Bonne année à tous !
Rassurez-vous, je ne suis pas décalée dans le temps : Tou Bichevat, le 15e jour du mois hébraïque de Chevat, est le Nouvel An des fruits des arbres.
Et d’après la tradition mystique, Tou Bichevat est un jour chargé d’une remarquable signification.
Pourquoi ?
LA TORAH ET LES ARBRES
Commençons par regarder dans la Torah même. La Torah nous enjoint de ne rien détruire inutilement. Même en assiégeant une ville ennemie, il n’est pas permis de détruire les arbres fruitiers qui s’y trouvent.
Contrairement au laconisme qui caractérise souvent la Torah écrite, une raison est explicitement mentionnée ici. La Torah nous indique que les êtres humains sont semblables aux arbres des champs (Deut. 20:19).
Nos racines sont solidement enracinées dans la terre ferme. Nos premières expériences avec la réalité sont physiques et tangibles. Puis nous nous développons au-delà de nos racines. Nous étendons nos branches (ou nos bras) en direction des cieux lorsque nous recherchons un lien et un sens à notre existence. Nous consacrons notre vie à la production de fruits. Nous aspirons à laisser une empreinte durable de notre passage sur terre.

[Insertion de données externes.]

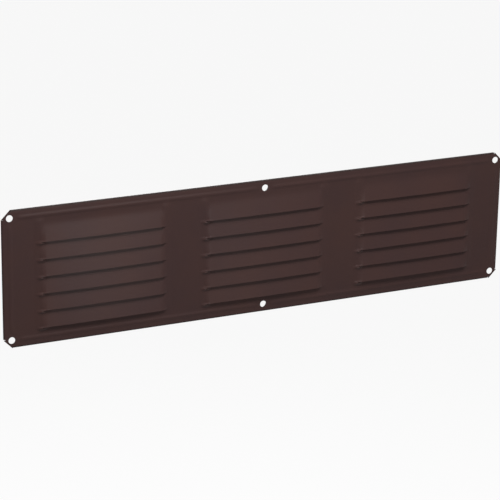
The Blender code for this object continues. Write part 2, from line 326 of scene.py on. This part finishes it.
panel = bpy.data.objects.new("pressed_panel", panel_mesh)
bpy.context.collection.objects.link(panel)
gauge = panel.modifiers.new("sheet", "SOLIDIFY")
gauge.thickness = SHEET
gauge.offset = -1
gauge.use_even_offset = True
gauge.use_quality_normals = True
gauge.material_offset = 1
gauge.material_offset_rim = 2

# The punches: a slightly tapered one for each nail hole, and a wedge that clips each corner.
punches = bmesh.new()
for x in (BEAD_LINE - half_x, 0, half_x - BEAD_LINE):
    for z in (BEAD_LINE - half_z, half_z - BEAD_LINE):
        turned = Matrix.Translation((x, FRONT / 2, z)) @ Matrix.Rotation(math.pi / 2, 4, "X")
        bmesh.ops.create_cone(
            punches, cap_ends=True, segments=HOLE_SIDES, depth=PUNCH_AHEAD + PUNCH_BEHIND,
            radius1=HOLE_RADIUS + HOLE_FLARE * PUNCH_BEHIND,
            radius2=HOLE_RADIUS - HOLE_FLARE * PUNCH_AHEAD,
            matrix=turned,
        )
for side in (-1, 1):
    for end in (-1, 1):
        past = 2 * FOLD_RADIUS
        ring = [(-past, -past), (CORNER_CLIP + past, -past), (-past, CORNER_CLIP + past)]
        base = punches.faces.new([
            punches.verts.new((side * (half_x - a), 2 * FRONT, end * (half_z - b))) for a, b in ring
        ])
        grown = bmesh.ops.extrude_face_region(punches, geom=[base])["geom"]
        lifted = [item for item in grown if isinstance(item, bmesh.types.BMVert)]
        bmesh.ops.translate(punches, verts=lifted, vec=(0, -3 * FRONT, 0))
bmesh.ops.recalc_face_normals(punches, faces=punches.faces)
punch_mesh = bpy.data.meshes.new("punches")
punches.to_mesh(punch_mesh)
punches.free()
punch = bpy.data.objects.new("punches", punch_mesh)
bpy.context.collection.objects.link(punch)
shear = panel.modifiers.new("punched", "BOOLEAN")
shear.operation = "DIFFERENCE"
shear.solver = "EXACT"
shear.object = punch


def settled(piece, crease):
    """Applies a piece's modifiers, and shades it smooth except where it turns by more than the crease."""
    done = bpy.data.meshes.new_from_object(piece.evaluated_get(bpy.context.evaluated_depsgraph_get()))
    piece.modifiers.clear()
    piece.data = done
    done.name = piece.name
    done.shade_smooth()
    done.set_sharp_from_angle(angle=math.radians(crease))


class Wire:
    """One socket's value in a material. Operators add the nodes that work the expression out."""

    def __init__(self, tree, socket):
        self.tree = tree
        self.socket = socket

    def node(self, kind, settings=(), **values):
        """Adds a node of any kind: its settings first, then its sockets' values or links."""
        made = self.tree.nodes.new("ShaderNode" + kind)
        for name, value in dict(settings).items():
            setattr(made, name, value)
        for name, value in values.items():
            key = int(name[1:]) if name[0] == "n" and name[1:].isdigit() else name.replace("_", " ")
            self.feed(made.inputs[key], value)
        return made

    def feed(self, socket, value):
        """Links a wire to a socket, or sets the socket's own value."""
        if isinstance(value, Wire):
            self.tree.links.new(value.socket, socket)
        else:
            socket.default_value = value

    def out(self, kind, settings=(), output=0, **values):
        """The wire that comes out of a new node."""
        return Wire(self.tree, self.node(kind, settings, **values).outputs[output])

    def maths(self, operation, a, b):
        """One Math node on two values or wires."""
        return self.out("Math", {"operation": operation}, n0=a, n1=b)

    def __add__(self, other):
        return self.maths("ADD", self, other)

    __radd__ = __add__

    def __sub__(self, other):
        return self.maths("SUBTRACT", self, other)

    def __rsub__(self, other):
        return self.maths("SUBTRACT", other, self)

    def __mul__(self, other):
        return self.maths("MULTIPLY", self, other)

    __rmul__ = __mul__

    def mix(self, low, high):
        """A colour between two, by this wire's value."""
        return self.out("Mix", {"data_type": "RGBA"}, output=2, Factor=self, n6=low, n7=high)

    def within(self, low, high):
        """This value as a share of the way from low to high, kept between 0 and 1."""
        return self.out("MapRange", {"clamp": True}, Value=self, From_Min=low, From_Max=high)


def finish_of(name):
    """A new material: its Principled node, a wire to build on, and the object's own coordinates."""
    material = bpy.data.materials.new(name)
    material.use_nodes = True
    shader = material.node_tree.nodes["Principled BSDF"]
    start = Wire(material.node_tree, None)
    place = start.out("TexCoord", output=3)
    return material, shader, start, place


# Satin baked enamel: dark brown, with the faint orange peel of a sprayed coat and slow changes of tone.
# A painted shade darkens it along the top and bottom folds, and it is most worn at the cut edges.
PAINT_WARM = (0.0405, 0.0203, 0.0180, 1)
PAINT_DULL = (0.0359, 0.0189, 0.0180, 1)
PAINT_WORN = (0.0700, 0.0455, 0.0403, 1)
PAINT_FOLD_SHADE = (0.0175, 0.0091, 0.0081, 1)
PAINT_SPECULAR = 0.10
FOLD_SHADE_START = 1.3 * MM
FOLD_SHADE_FULL = 0.7 * MM
TONE_SCALE = 22.0
PEEL_SCALE = 900.0
PEEL_DEPTH = 0.02 * MM
SPECK_SCALE = 2600.0


def paint(name, roughness, peel, worn):
    """Brown paint with a given roughness, strength of orange peel and share of wear."""
    material, shader, start, place = finish_of(name)
    tone = start.out("TexNoise", Vector=place, Scale=TONE_SCALE, Detail=3.0)
    fine = start.out("TexNoise", Vector=place, Scale=PEEL_SCALE, Detail=2.0, Roughness=0.55)
    speck = start.out("TexNoise", Vector=place, Scale=SPECK_SCALE, Detail=1.0)
    base = tone.within(0.35, 0.65).mix(PAINT_DULL, PAINT_WARM)
    scuffed = speck.within(0.60, 0.78) * worn
    at = start.node("SeparateXYZ", Vector=place)
    # Painted shade: the colour turns darker over the last millimetre or so towards the top and bottom
    # edges, standing in for the shade on the folds.
    height = start.out("Math", {"operation": "ABSOLUTE"}, n0=Wire(start.tree, at.outputs[2]))
    fold = height.within(half_z - FOLD_SHADE_START, half_z - FOLD_SHADE_FULL)
    start.feed(shader.inputs["Base Color"], fold.mix(scuffed.mix(base, PAINT_WORN), PAINT_FOLD_SHADE))
    start.feed(shader.inputs["Roughness"], roughness + 0.05 * (tone - 0.5) + 0.06 * (fine - 0.5))
    shader.inputs["Specular IOR Level"].default_value = PAINT_SPECULAR
    skin = start.out("Bump", Strength=peel, Distance=PEEL_DEPTH, Height=fine)
    start.feed(shader.inputs["Normal"], skin)
    return material


panel_mesh.materials.append(paint("brown_enamel", roughness=0.35, peel=0.35, worn=0.05))
panel_mesh.materials.append(paint("brown_enamel_reverse", roughness=0.58, peel=0.60, worn=0.20))
panel_mesh.materials.append(paint("brown_enamel_edge", roughness=0.50, peel=0.50, worn=0.55))
settled(panel, PANEL_CREASE)
bpy.data.objects.remove(punch, do_unlink=True)
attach(panel, "root")
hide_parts("louvre_panel")


# The insect screen: bare drawn aluminium wire, plain woven, eight wires to the inch each way. Each wire
# passes over and under those that cross it. The hem grips the cloth all round, clear of the nail holes.
WIRE_RADIUS = 0.14 * MM
MESH = INCH / 8
WEAVE_SWING = 0.143 * MM
CLOTH_PLANE = FRONT + HEM_THICKNESS / 2
WIRE_SIDES = 6
WIRE_CREASE = 65
STEPS_A_CROSSING = 3
END_GAP = 2 * FOLD_RADIUS
HOLE_GAP = 0.9 * MM
CLEAR_OF_HOLE = HOLE_RADIUS + HOLE_GAP
WIRE_BRIGHT = (0.60, 0.60, 0.59, 1)
WIRE_DULL = (0.40, 0.40, 0.395, 1)
WEATHER_SCALE = 60.0
DRAW_MARK_SCALE = 2500.0
DRAW_MARK_DEPTH = 0.01 * MM


def drawn_wire(run, over, along_x):
    """One wire through the middle of the cloth, swung over and under the wires that cross it."""
    rod = bmesh.new()
    bmesh.ops.create_cone(
        rod, cap_ends=True, segments=WIRE_SIDES, radius1=WIRE_RADIUS, radius2=WIRE_RADIUS,
        depth=2 * run,
    )
    sides = [edge for edge in rod.edges if edge.calc_length() > run]
    bmesh.ops.subdivide_edges(rod, edges=sides, cuts=int(2 * run / MESH * STEPS_A_CROSSING) - 1)
    for vert in rod.verts:
        u, v, w = vert.co
        swing = over * WEAVE_SWING * math.cos(math.pi * w / MESH)
        vert.co = (w, CLOTH_PLANE - swing + v, u) if along_x else (u, CLOTH_PLANE + swing + v, w)
    bmesh.ops.recalc_face_normals(rod, faces=rod.faces)
    mesh = bpy.data.meshes.new("drawn_wire")
    rod.to_mesh(mesh)
    rod.free()
    return mesh


def woven(name, half, reach, along_x, notch_run):
    """One set of the cloth's wires. Those beside a mid nail hole stop short of it, at notch_run."""
    count = int((half - BEAD_LINE - CLEAR_OF_HOLE - WIRE_RADIUS) / MESH)
    notch = CLEAR_OF_HOLE + WIRE_RADIUS if notch_run else 0
    cloth = bmesh.new()
    for number in range(-count, count + 1):
        across = number * MESH
        run = notch_run if abs(across) < notch else reach
        rod = drawn_wire(run, 1 if number % 2 == 0 else -1, along_x)
        first = len(cloth.verts)
        cloth.from_mesh(rod)
        cloth.verts.ensure_lookup_table()
        shift = (0, 0, across) if along_x else (across, 0, 0)
        bmesh.ops.translate(cloth, verts=cloth.verts[first:], vec=shift)
        bpy.data.meshes.remove(rod)
    mesh = bpy.data.meshes.new(name)
    cloth.to_mesh(mesh)
    cloth.free()
    mesh.shade_smooth()
    mesh.set_sharp_from_angle(angle=math.radians(WIRE_CREASE))
    piece = bpy.data.objects.new(name, mesh)
    bpy.context.collection.objects.link(piece)
    return piece


def bare_wire():
    """Bare drawn aluminium: bright, with fine drawing marks and dull, weathered stretches."""
    material, shader, start, place = finish_of("bare_wire")
    weather = start.out("TexNoise", Vector=place, Scale=WEATHER_SCALE, Detail=3.0)
    marks = start.out("TexNoise", Vector=place, Scale=DRAW_MARK_SCALE, Detail=2.0)
    dull = weather.within(0.35, 0.70)
    start.feed(shader.inputs["Base Color"], dull.mix(WIRE_BRIGHT, WIRE_DULL))
    start.feed(shader.inputs["Roughness"], 0.28 + 0.20 * dull + 0.10 * (marks - 0.5))
    shader.inputs["Metallic"].default_value = 1.0
    skin = start.out("Bump", Strength=0.3, Distance=DRAW_MARK_DEPTH, Height=marks)
    start.feed(shader.inputs["Normal"], skin)
    return material


warp = woven("screen_warp", half_x, half_z - END_GAP, False, half_z - BEAD_LINE - CLEAR_OF_HOLE)
weft = woven("screen_weft", half_z, half_x - END_GAP, True, 0)
for cloth_piece, node in ((warp, "screen_warp_wires"), (weft, "screen_weft_wires")):
    cloth_piece.data.materials.append(bare_wire())
    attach(cloth_piece, "root")
    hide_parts(node)


# The studio: a white floor well below the vent, which hangs by its fixings, and white all round. The
# camera and reflections see both as white, and the vent is lit by them at a plain level.
FLOOR_DROP = 0.55
FLOOR_HALF = 40
FLOOR_TONE = (0.8, 0.8, 0.8, 1)
FLOOR_WHITE = 0.92


def white_share(start, seen):
    """How white a surface turns: wholly for reflections and glass, by the given share for the camera."""
    rays = start.node("LightPath")
    direct = Wire(start.tree, rays.outputs["Is Camera Ray"]) * seen
    mirrored = Wire(start.tree, rays.outputs["Is Glossy Ray"])
    through = Wire(start.tree, rays.outputs["Is Transmission Ray"])
    return start.maths("MAXIMUM", start.maths("MAXIMUM", direct, mirrored), through)


floor_mesh = bpy.data.meshes.new("floor")
bm = bmesh.new()
bmesh.ops.create_grid(bm, x_segments=1, y_segments=1, size=FLOOR_HALF)
bmesh.ops.translate(bm, verts=bm.verts, vec=(0, 0, -FLOOR_DROP))
bm.to_mesh(floor_mesh)
bm.free()
floor = bpy.data.objects.new("floor", floor_mesh)
bpy.context.collection.objects.link(floor)
floor_finish, shader, start, _ = finish_of("floor")
shader.inputs["Base Color"].default_value = FLOOR_TONE
shader.inputs["Roughness"].default_value = 0.9
white = start.out("Emission", Color=(1, 1, 1, 1), Strength=1.0)
plain = Wire(start.tree, shader.outputs[0])
blend = start.out("MixShader", n0=white_share(start, FLOOR_WHITE), n1=plain, n2=white)
start.feed(floor_finish.node_tree.nodes["Material Output"].inputs["Surface"], blend)
floor_mesh.materials.append(floor_finish)

ROOM_LEVEL = 0.115
world = bpy.data.worlds.new("studio")
world.use_nodes = True
bpy.context.scene.world = world
start = Wire(world.node_tree, None)
room = world.node_tree.nodes["Background"]
room.inputs["Color"].default_value = (1, 1, 1, 1)
start.feed(room.inputs["Strength"], white_share(start, 1.0) * (1 - ROOM_LEVEL) + ROOM_LEVEL)

# Lamps: (name, place, aim, size each way, watts). Two high ones, in front and on the right, throw the
# shadow under each lip. Two nearer ones light the left half, a low one lays its sheen on the left bank,
# and one behind lights the back, which the photograph doesn't show.
LAMPS = (
    ("high_lamp", (0, -0.412, 1.020), (0, 0, 0), (0.35, 0.35), 4.6),
    ("right_lamp", (0.500, -0.389, 0.850), (0, 0, 0), (0.35, 0.35), 4.9),
    ("near_lamp", (-0.200, -0.400, 0.640), (-0.10, 0, 0), (0.25, 0.20), 4.3),
    ("left_lamp", (-0.350, -0.300, 0.450), (-0.175, 0, 0), (0.25, 0.20), 0.46),
    ("sheen_lamp", (0.120, -0.750, 0.120), (-0.12, 0, 0), (0.20, 0.15), 1.0),
    ("back_lamp", (0.250, 0.850, 0.400), (0, 0, 0), (0.40, 0.40), 6.8),
)
for name, stand, aim, size, watts in LAMPS:
    lamp = bpy.data.lights.new(name, "AREA")
    lamp.shape = "RECTANGLE"
    lamp.size, lamp.size_y = size
    lamp.energy = watts
    holder = bpy.data.objects.new(name, lamp)
    holder.location = stand
    holder.rotation_euler = (Vector(stand) - Vector(aim)).to_track_quat("Z", "Y").to_euler()
    holder.visible_camera = False
    bpy.context.collection.objects.link(holder)

bpy.context.scene.view_settings.view_transform = "Standard"
bpy.context.view_layer.update()
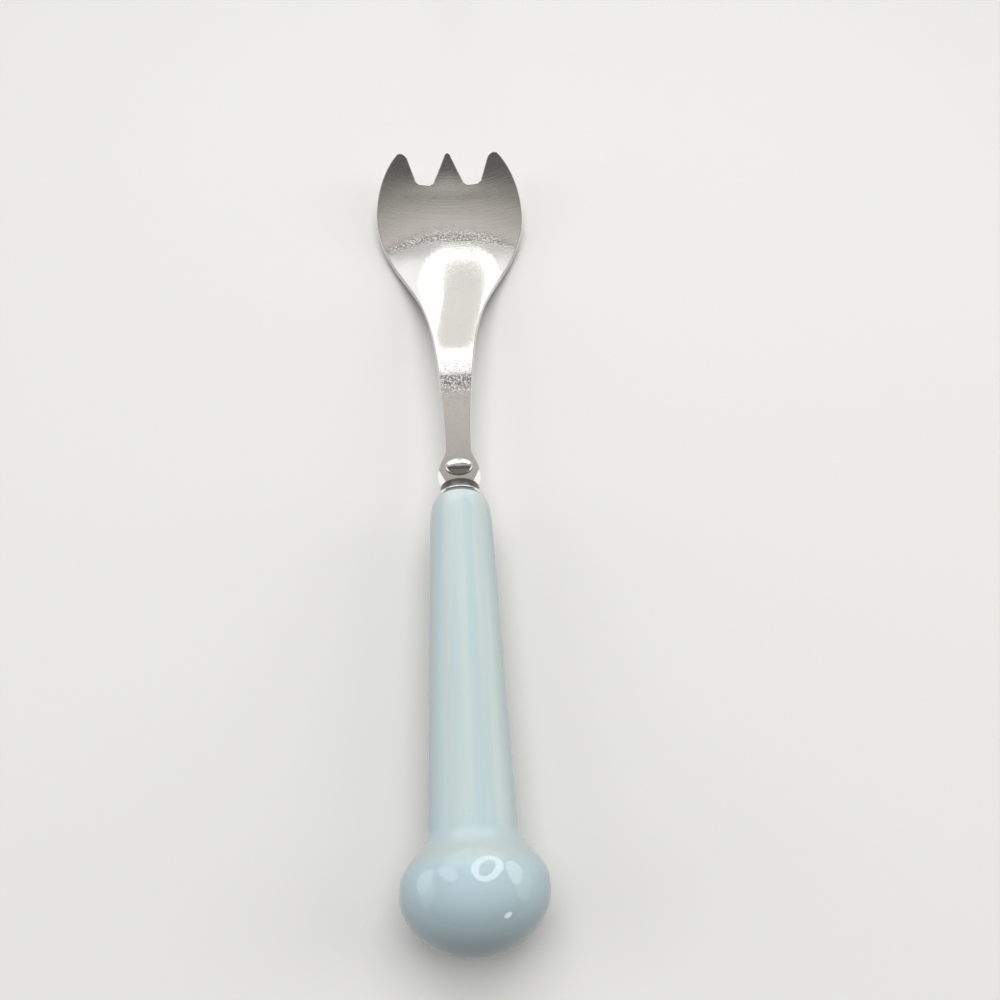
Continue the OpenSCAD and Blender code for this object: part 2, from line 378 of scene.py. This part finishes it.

Un tsadik - une personne sainte - est comparé à un arbre inversé. Il tire sa subsistance des cieux et donne ses fruits à la terre même, et à toute personne sur terre.
Nous aspirons tous à des vies emplies de sens, mais nous nous laissons gagner par la lassitude. Les mystiques s’interrogent : comment le tsadik puise-t-il sa force ? La réponse (livrée dans l’œuvre classique Méor VaChémech) est qu’il puise sa force de l’Arbre de Vie même.
Qu’est-ce que l’Arbre de Vie ?
L’ARBRE DE VIE
La réponse se trouve dans le Jardin d’Eden, où se trouvaient deux arbres : l’Arbre de la Connaissance du Bien et du Mal, et l’Arbre de Vie. Lorsqu’Adam et Eve furent bannis du Paradis, des anges armés d’épées flamboyantes leur barrèrent le passage vers l’Arbre de Vie. (Genèse 2:9 et 3:22-24).
Le sens littéral d’Eden est le Jardin du Raffinement. Là, le lien inhérent entre D.ieu et Sa création était apparent. Il n’y avait pas l’écorce de la vulgarité - aucune superficialité ni arrogance humaine pour Le dissimuler. Toute la nature révélait sa source.
L’Arbre de Vie se trouvait au centre du jardin. Il nous procurait la nourriture spirituelle qui nous conférait notre caractère humain, mais aussi la possibilité d’être saints. Il possédait ce pouvoir, car il était l’incarnation mystique de la Torah, avant que ce saint Livre ne soit mis en mots.
Nous ne vivons désormais plus dans un monde caractérisé par le raffinement. Plutôt que d’être nourris par l’Arbre de Vie, nous sommes bien trop conscients du goût laissé par le fruit sur l’Arbre de la Connaissance du Bien et du Mal. Cet autre arbre nous offrit le désir du mal qui est aussi vif que notre désir du bien.
Tou Bichevat est le jour où nous apprenons une fois de plus à nous « cultiver. » Comment exploiter le pouvoir de ce jour ?
LA SÈVE MONTE
Examinons la structure de ce jour dans la conscience juive.
Premièrement, la tradition nous enseigne que ce jour-là, D.ieu instruisit à Moïse de commencer le processus d’expliquer la Torah « très distinctement » (Deut. 27:8). À quel aspect de l’explication de Moïse cela se réfère-t-il ? Rachi nous enseigne que les termes « très distinctement » signifient que Moïse a expliqué la Torah en 70 langues.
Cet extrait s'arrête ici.